The best place to stop her if she was a spree killer would not have been to stand in front of her vehicle. Ross did only fire after she had hit him (slightly, because she was not aiming her car for him). If she had aimed for him, he would have been under her SUV before he had fired her first shot.

A person sitting in a car, even a bloody SUV, is not a similar level of danger as a armed suspect entering a school. You do not need to rely on protected characteristics to tell the difference. Some suspects are an imminent danger to the public and it is reasonable to require cops to risk their lives to stop them if it decreases the expected value of innocents dying. Some are not.

If Goods had already injured someone with a gunshot, then entered and locked a classroom, and shots had then be heard from the classroom, I certainly would have wanted Ross to breach that classroom and shoot her if she threatens him, not assume that as a liberal middle-class middle-age woman, she was likely only firing blanks from a prop gun and not trying to hurt anyone.

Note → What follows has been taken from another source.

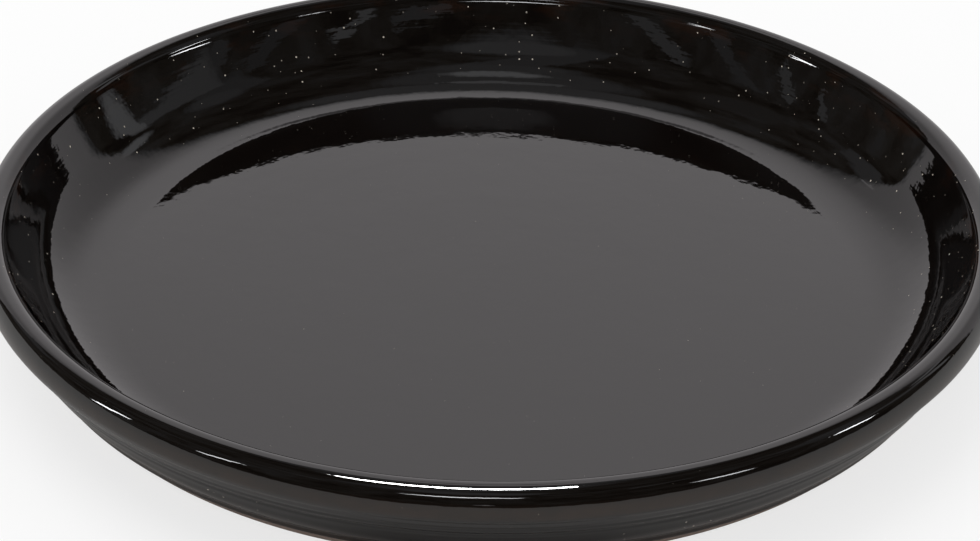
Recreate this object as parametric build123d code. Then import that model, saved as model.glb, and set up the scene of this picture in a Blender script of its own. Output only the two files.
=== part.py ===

I suppose my interest here is that the two are at opposite ends of the "justified use of lethal force" scale: there is probably broad, but not universal agreement that the Good case is at least a regrettable case ("justified" is almost certainly more split), and that the Uvalde case is almost unconscionable in its lack of use of force (although this jury declined to convict in this specific case).

I was hoping to use this to better pin down clear boundaries for the acceptable range of force, but I don't see clear choices there still.